━━ Collected material

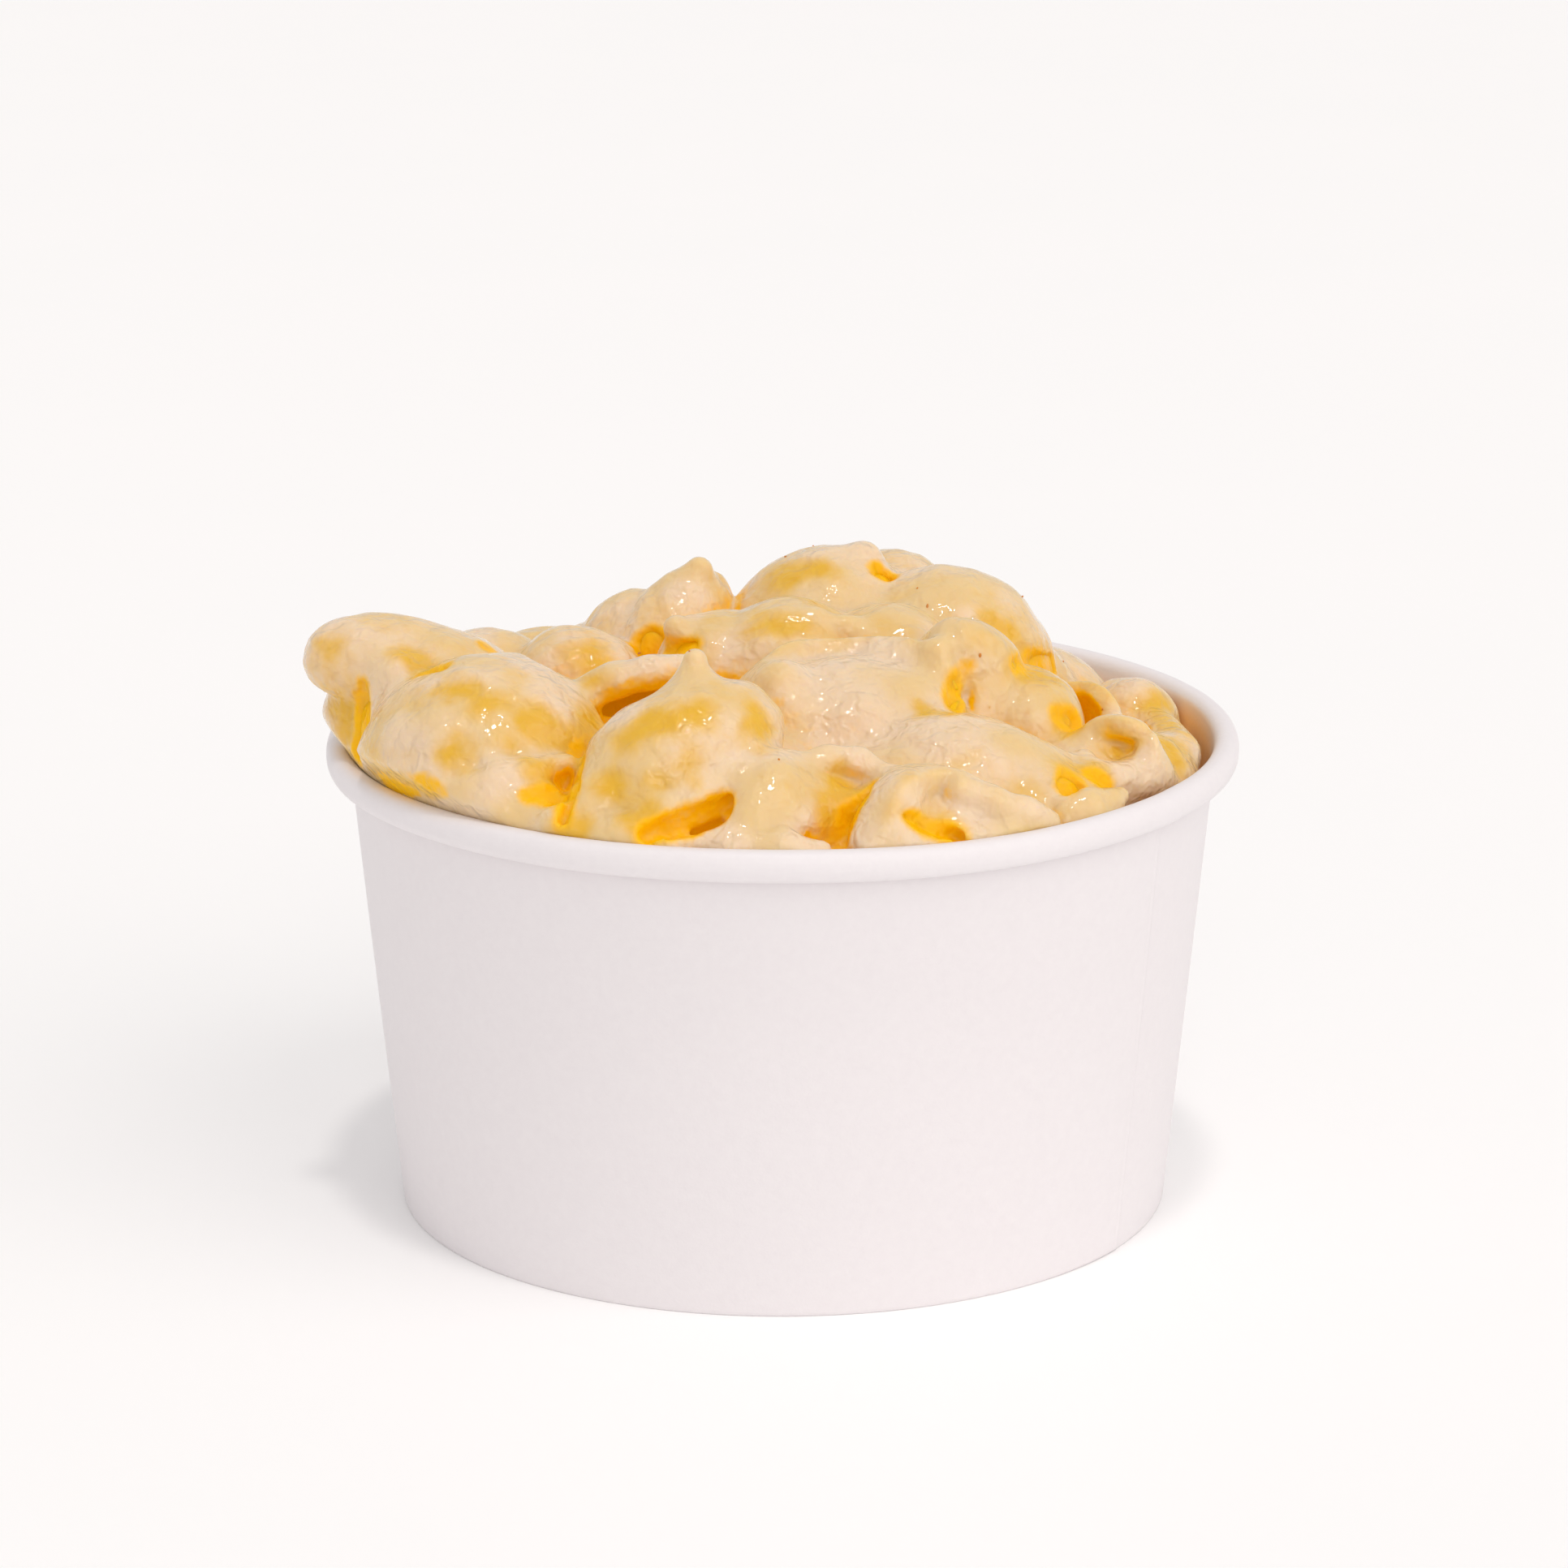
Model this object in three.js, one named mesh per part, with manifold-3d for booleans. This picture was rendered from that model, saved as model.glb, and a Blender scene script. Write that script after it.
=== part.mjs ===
// Mac and cheese in a plain paper cup: pasta shells under cheese sauce, heaped above a rolled rim.
// Millimetres, +Z up. The origin is on the table on the cup's axis, and -Y is the front.
import * as THREE from "three";
import { mergeVertices } from "three/addons/utils/BufferGeometryUtils.js";
import Module from "manifold-3d";

const wasm = await Module();
wasm.setup();

// ---- Driving dimensions ----
const rimDiameter = 114; // outside the rolled rim
const cupHeight = 60;
const footDiameter = 96.8;
const paper = 0.5; // thickness of the board, for the sidewall and the base
const rollWidth = 3.2; // the rolled rim's section, from the inside of the wall outwards
const rollHeight = 3.85;
const recess = 6; // from the table up to the underside of the base
const glueGap = 0.15; // between the glued boards
const foodGap = 0.3; // between the food and the cup
const cupSides = 64;

const pastaWall = 1.5; // thickness of a cooked shell's wall
const rowsAlong = 9; // points along and across one shell's sheet
const rowsAcross = 7;

// ---- The cup's section ----
const rimRadius = rimDiameter / 2;
const footRadius = footDiameter / 2;
const innerTop = rimRadius - rollWidth; // inside of the wall, level with the rim
const slope = (innerTop + paper - footRadius) / cupHeight;

// The inside of the sidewall at height z.
const innerRadius = (z) => footRadius - paper + slope * z;

// Points round the rolled rim, a rounded box on top of the wall, grown by margin.
// They run from its lower outside over the top to its inside.
function rollPoints(margin, count) {
  const centre = [innerTop + rollWidth / 2, cupHeight - rollHeight / 2];
  const points = [];
  for (let i = 0; i <= count; i++) {
    const angle = -0.62 * Math.PI * (1 - i / count) + 1.0 * Math.PI * (i / count);
    const squareness = 0.8;
    const c = Math.cos(angle);
    const s = Math.sin(angle);
    points.push([
      centre[0] + (rollWidth / 2 + margin) * Math.sign(c) * Math.abs(c) ** squareness,
      centre[1] + (rollHeight / 2 + margin) * Math.sign(s) * Math.abs(s) ** squareness,
    ]);
  }
  return points;
}

// A closed solid of revolution from [radius, height] points, which three.js turns round its own +Y.
function turned(profile) {
  const points = profile.map(([r, z]) => new THREE.Vector2(r, z));
  const geometry = new THREE.LatheGeometry(points, cupSides);
  geometry.rotateX(Math.PI / 2);
  return geometry;
}

// ---- Solids ----

// A three.js geometry as a manifold-3d solid, for cutting and joining.
function solid(geometry) {
  const bare = geometry.clone();
  bare.deleteAttribute("normal");
  bare.deleteAttribute("uv");
  const merged = mergeVertices(bare, 1e-4);
  const make = (triangles) =>
    new wasm.Manifold(
      new wasm.Mesh({
        numProp: 3,
        vertProperties: merged.attributes.position.array,
        triVerts: triangles,
      }),
    );
  const triangles = new Uint32Array(merged.index.array);
  const made = make(triangles);
  if (made.volume() >= 0) return made;
  return make(triangles.reverse());
}

function geometryOf(body) {
  const mesh = body.getMesh();
  const geometry = new THREE.BufferGeometry();
  geometry.setAttribute(
    "position",
    new THREE.BufferAttribute(new Float32Array(mesh.vertProperties), 3),
  );
  geometry.setIndex(new THREE.BufferAttribute(mesh.triVerts, 1));
  return geometry;
}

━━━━

What needs to be done -> Take each line containing the string "with" and copy it out.

Task result ->
Model this object in three.js, one named mesh per part, with manifold-3d for booleans. This picture was rendered from that model, saved as model.glb, and a Blender scene script. Write that script after it.
const innerTop = rimRadius - rollWidth; // inside of the wall, level with the rim